Nevertheless, operators can be valuable, especially in larger hosting platforms. In practice you often see a combination: for example a WordPress operator in tandem with a MySQL operator (e.g. from Presslabs) so both app and database are managed. Add a Cert-Manager operator for SSL, and so on. This forms an ecosystem of operators that together automate a lot of work. Presslabs (now Bitpoke) assembled a full open-source stack like this. It comes down to investing in a Kubernetes-native way of managing WordPress. If you can make that investment and need the benefits (faster scaling, self-healing, standardization), it's certainly worth exploring. For many teams, however, a simpler setup with Helm charts and good CI/CD pipelines is already enough to run WordPress reliably on Kubernetes without immediately adding the complexity of custom operators.
Recommended baseline setup for WordPress on Kubernetes
In summary, we translate the insights above into a practical standard approach for WordPress on Kubernetes:
- Single-site deployment: Start with one WordPress site per namespace or deployment. This
minimizes overlapping impact. Use a Kubernetes
Deploymentfor the WordPress PHP application so you can scale easily and roll out updates via rolling updates. - 1–3 replicas for web pods: Run WordPress pods in replication (e.g. 2 pods) for high
availability and to distribute read traffic. Set up a Kubernetes
IngressorService(LoadBalancer) to balance traffic across pods. Note that with >1 replica, session affinity is usually not a big issue (WordPress does not use server-side sessions for logged-in users by default), but if you have plugins that use sessions/local cache, consider an external store or sticky sessions. - External database: Use a separate MySQL/MariaDB instance outside the cluster. Ideally this is a managed cloud database service for reliability. If that's not possible, run the database on a dedicated VM or even as a single K8s StatefulSet with a persistent volume—but always ensure a backup strategy. The core point is that DB data must not be lost during cluster events; keeping it external decouples app updates and scaling from the data layer.

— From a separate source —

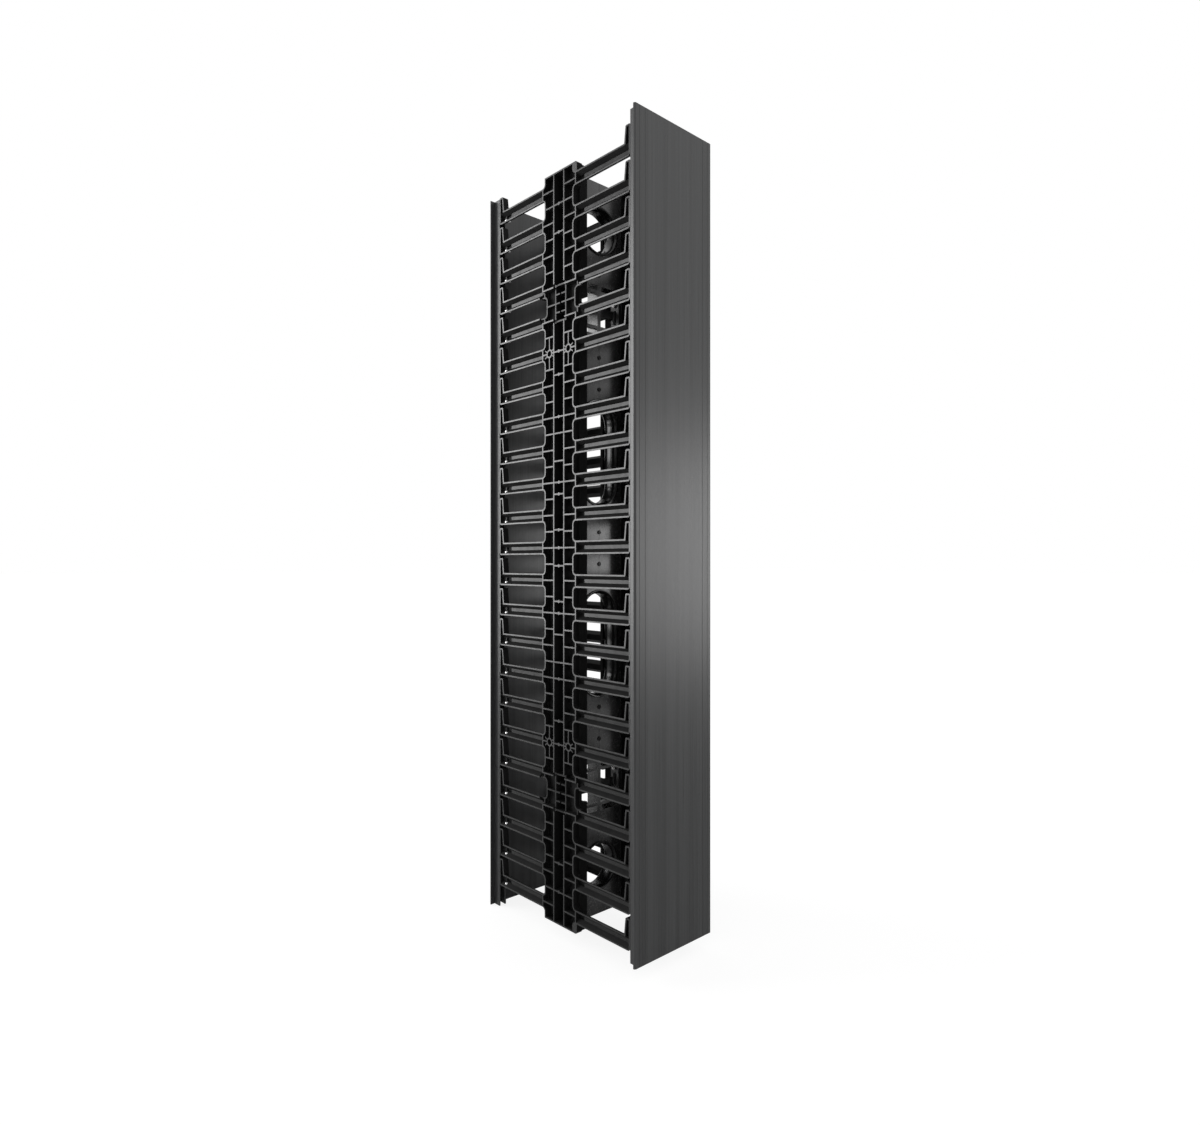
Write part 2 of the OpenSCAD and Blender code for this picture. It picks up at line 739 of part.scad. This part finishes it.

- Persistent storage for uploads (or object storage): For media files and other uploads, configure
a
PersistentVolumeClaimbound to a durable storage class. In the cloud you can choose a shared filesystem service (e.g. AWS EFS, Azure Files) so multiple pods can access the files at once. This allows horizontal scaling without duplicating uploads. Alternatively, use a plugin that stores media directly in object storage (S3, GCS) so WordPress pods don't need a shared filesystem for media, which simplifies the architecture. In both cases, wp-content/uploads remains durably stored outside the container. - Immutable application image: Build a Docker image with WordPress and required plugins/themes
preinstalled (via Composer or WP-CLI during build, for example). Enforce a policy that containers
are not writable for code (set
DISALLOW_FILE_MODS). Plugin updates then go through a new image build + deploy. This prevents configuration drift and makes rollback easier (you know exactly which code runs in a given image). - Helm and GitOps for deployments: Use a Helm chart (if needed, the Bitnami WordPress chart as a base) to declaratively define all Kubernetes resources. Parameterize items like database credentials, storage class name, replica count, etc. Commit the Helm release to Git (e.g. values YAML). Then use a GitOps tool like Argo CD/Flux to keep the cluster consistent with Git. This makes changes (e.g. a WordPress version update via image tag) traceable and controlled.
- Caching and performance: Consider a Redis (or Memcached) deployment for object caching, especially if the site runs many DB queries. This can run inside Kubernetes or externally. A caching layer benefits all replicas and is almost required for multisite or heavy sites. Likewise, a CDN for static assets is recommended in production to reduce load on the pods.
- Monitoring & backups: Implement monitoring at both the Kubernetes cluster level (node/pod metrics) and at the WordPress level (uptime and performance checks). Tools like Prometheus/Grafana can be integrated (some Helm charts have hooks for Prometheus metrics). Ensure backups are set up: database backups (automated snapshots or export via tools like mysqldump or a MySQL operator's backup feature) and file backups (e.g. sync the uploads PV to cloud storage or use a backup operator like Stash). Test restore procedures to ensure you can recover a site during an incident.
- Be cautious with multisite: If you still want to run WordPress Multisite on Kubernetes, apply all of the above even more strictly. Use one shared DB with backups, RWX storage for everything under /wp-content/uploads/sites/, and intensive testing for updates. Keep in mind that scalability benefits are limited—ultimately it's still one WP installation you scale, not multiple independent apps. Multisite on K8s is most useful when sites are closely related and you value central control over maximum isolation.
With this approach we have a robust baseline: we combine the best of Kubernetes (self-healing, scalability, declarative config) with respect for the nature of WordPress (stateful data stored externally/persistently). The result is a WordPress setup that works "normally" for end users, while behind the scenes you benefit from container orchestration. As long as you keep the limitations (complexity, cost) in mind and choose the right tools, WordPress on Kubernetes can be a successful and manageable choice for modern hosting needs.